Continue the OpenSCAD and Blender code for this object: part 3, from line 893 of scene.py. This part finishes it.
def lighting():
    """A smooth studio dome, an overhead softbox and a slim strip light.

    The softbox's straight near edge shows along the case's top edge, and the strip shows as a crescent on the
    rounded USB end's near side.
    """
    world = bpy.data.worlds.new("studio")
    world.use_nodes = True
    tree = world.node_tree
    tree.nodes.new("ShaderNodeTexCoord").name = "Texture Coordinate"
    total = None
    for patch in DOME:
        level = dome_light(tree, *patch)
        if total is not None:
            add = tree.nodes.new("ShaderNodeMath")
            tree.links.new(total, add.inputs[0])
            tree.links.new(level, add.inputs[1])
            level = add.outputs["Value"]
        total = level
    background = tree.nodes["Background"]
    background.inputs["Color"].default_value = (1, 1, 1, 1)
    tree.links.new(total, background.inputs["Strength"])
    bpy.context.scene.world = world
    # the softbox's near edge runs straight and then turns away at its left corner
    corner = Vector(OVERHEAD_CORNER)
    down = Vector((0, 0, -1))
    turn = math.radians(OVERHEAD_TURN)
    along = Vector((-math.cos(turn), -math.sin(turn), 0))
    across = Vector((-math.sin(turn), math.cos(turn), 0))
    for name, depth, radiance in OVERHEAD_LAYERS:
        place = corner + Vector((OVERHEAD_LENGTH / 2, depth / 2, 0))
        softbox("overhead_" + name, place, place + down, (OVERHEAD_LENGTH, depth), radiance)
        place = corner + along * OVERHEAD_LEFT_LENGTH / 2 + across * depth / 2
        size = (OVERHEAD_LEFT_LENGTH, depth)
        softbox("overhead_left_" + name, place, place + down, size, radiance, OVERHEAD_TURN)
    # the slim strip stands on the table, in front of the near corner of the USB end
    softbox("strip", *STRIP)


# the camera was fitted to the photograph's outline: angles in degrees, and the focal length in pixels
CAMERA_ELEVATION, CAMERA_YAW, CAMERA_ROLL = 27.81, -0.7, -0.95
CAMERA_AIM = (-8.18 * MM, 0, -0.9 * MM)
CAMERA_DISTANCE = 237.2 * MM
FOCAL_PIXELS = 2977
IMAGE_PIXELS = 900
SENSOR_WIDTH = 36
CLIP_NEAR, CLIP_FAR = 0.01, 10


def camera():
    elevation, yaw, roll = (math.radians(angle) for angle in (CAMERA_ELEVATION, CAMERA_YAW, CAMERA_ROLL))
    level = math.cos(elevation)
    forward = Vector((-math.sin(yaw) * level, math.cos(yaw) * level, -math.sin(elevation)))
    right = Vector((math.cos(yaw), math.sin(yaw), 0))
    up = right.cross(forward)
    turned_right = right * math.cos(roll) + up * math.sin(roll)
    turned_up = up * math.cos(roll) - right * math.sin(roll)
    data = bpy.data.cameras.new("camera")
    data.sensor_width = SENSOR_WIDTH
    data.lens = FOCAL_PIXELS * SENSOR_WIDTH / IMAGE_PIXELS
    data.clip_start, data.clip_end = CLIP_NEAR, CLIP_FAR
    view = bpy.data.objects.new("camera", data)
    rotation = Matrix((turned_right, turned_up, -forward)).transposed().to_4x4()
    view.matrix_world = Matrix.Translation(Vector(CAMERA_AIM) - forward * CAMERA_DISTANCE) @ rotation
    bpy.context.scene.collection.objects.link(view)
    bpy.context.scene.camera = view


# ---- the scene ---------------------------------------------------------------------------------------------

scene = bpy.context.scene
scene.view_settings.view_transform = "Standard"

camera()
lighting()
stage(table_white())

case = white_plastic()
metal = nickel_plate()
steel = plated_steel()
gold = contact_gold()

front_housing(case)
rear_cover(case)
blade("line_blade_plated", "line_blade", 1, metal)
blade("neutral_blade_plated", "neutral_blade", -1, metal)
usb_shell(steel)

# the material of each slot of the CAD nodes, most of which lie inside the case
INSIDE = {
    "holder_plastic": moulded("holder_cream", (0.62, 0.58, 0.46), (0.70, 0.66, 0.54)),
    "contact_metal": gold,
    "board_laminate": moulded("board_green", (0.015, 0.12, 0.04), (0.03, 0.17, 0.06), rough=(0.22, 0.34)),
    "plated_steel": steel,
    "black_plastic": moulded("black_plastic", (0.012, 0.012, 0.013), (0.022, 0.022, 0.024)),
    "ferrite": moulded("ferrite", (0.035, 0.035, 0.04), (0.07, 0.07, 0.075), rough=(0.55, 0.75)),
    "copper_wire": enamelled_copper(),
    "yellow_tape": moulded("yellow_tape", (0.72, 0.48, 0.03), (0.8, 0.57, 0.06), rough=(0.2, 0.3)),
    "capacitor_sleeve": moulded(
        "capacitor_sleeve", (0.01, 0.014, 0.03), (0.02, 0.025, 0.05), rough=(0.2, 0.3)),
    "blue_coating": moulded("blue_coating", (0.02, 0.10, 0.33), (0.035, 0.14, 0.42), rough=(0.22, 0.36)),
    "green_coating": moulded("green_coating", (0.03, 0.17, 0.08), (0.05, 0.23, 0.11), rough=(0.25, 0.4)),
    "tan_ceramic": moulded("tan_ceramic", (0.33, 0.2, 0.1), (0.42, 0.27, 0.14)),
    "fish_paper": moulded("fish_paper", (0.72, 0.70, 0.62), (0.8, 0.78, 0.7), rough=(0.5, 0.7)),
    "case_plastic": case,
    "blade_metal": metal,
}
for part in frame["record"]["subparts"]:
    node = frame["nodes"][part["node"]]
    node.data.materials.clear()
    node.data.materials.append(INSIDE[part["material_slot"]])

==

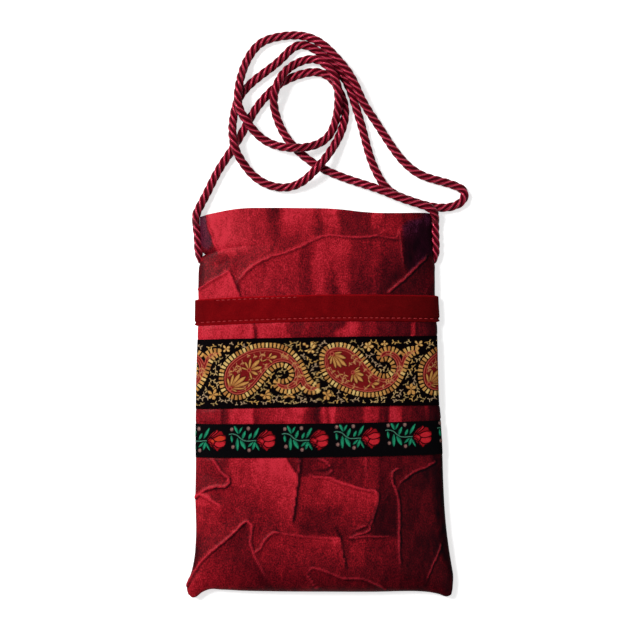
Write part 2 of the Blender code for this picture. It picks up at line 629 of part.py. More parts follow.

▶ _Written instruction_
Exactly and exclusively, reproduce the lines that start at the line containing "Continue the OpenSCAD" and end at the line containing "slim strip light.", inclusive of both.

▶ _Exercise response_
Continue the OpenSCAD and Blender code for this object: part 3, from line 893 of scene.py. This part finishes it.
def lighting():
    """A smooth studio dome, an overhead softbox and a slim strip light.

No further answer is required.